Get metadata routing of this object.

Please check User Guide on how the routing mechanism works.

Returns:

routing – A MetadataRequest encapsulating routing information.

Return type:

MetadataRequest

get_params(deep=True)[source]

Get parameters for this estimator.

Parameters:
deep : bool, default=True

If True, will return the parameters for this estimator and contained subobjects that are estimators.

Returns:

params – Parameter names mapped to their values.

Return type:

dict

set_fit_request(*, a='$UNCHANGED$')[source]

Configure whether metadata should be requested to be passed to the fit method.

Note that this method is only relevant when this estimator is used as a sub-estimator within a meta-estimator and metadata routing is enabled with enable_metadata_routing=True (see sklearn.set_config()). Please check the User Guide on how the routing mechanism works.

The options for each parameter are:

  • True: metadata is requested, and passed to fit if provided.
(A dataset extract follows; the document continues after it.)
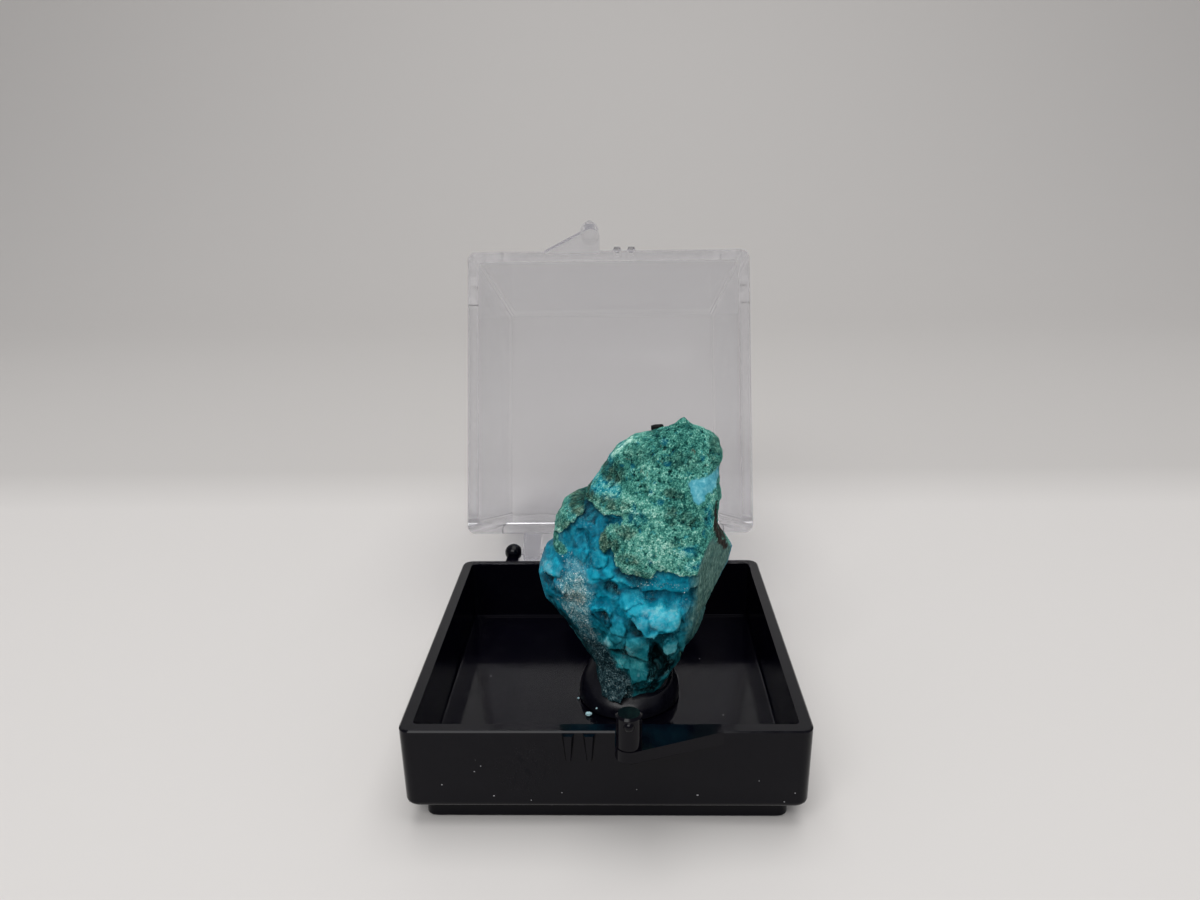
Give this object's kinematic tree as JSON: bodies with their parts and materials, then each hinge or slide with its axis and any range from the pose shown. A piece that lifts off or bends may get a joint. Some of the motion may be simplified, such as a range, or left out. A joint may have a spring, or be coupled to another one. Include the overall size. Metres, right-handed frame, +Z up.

The request is ignored if metadata is not provided.

  • False: metadata is not requested and the meta-estimator will not pass it to fit.

  • None: metadata is not requested, and the meta-estimator will raise an error if the user provides it.

  • str: metadata should be passed to the meta-estimator with this given alias instead of the original name.

The default (sklearn.utils.metadata_routing.UNCHANGED) retains the existing request. This allows you to change the request for some parameters and not others.

Added in version 1.3.

Parameters:
a : str, True, False, or None, default=sklearn.utils.metadata_routing.UNCHANGED

Metadata routing for a parameter in fit.

Returns:

self – The updated object.

Return type:

object

set_params(**params)[source]

Set the parameters of this estimator.

The method works on simple estimators as well as on nested objects (such as Pipeline). The latter have parameters of the form <component>__<parameter> so that it’s possible to update each component of a nested object.

Parameters:
**params : dict

Estimator parameters.

Returns:

self – Estimator instance.

Return type:

estimator instance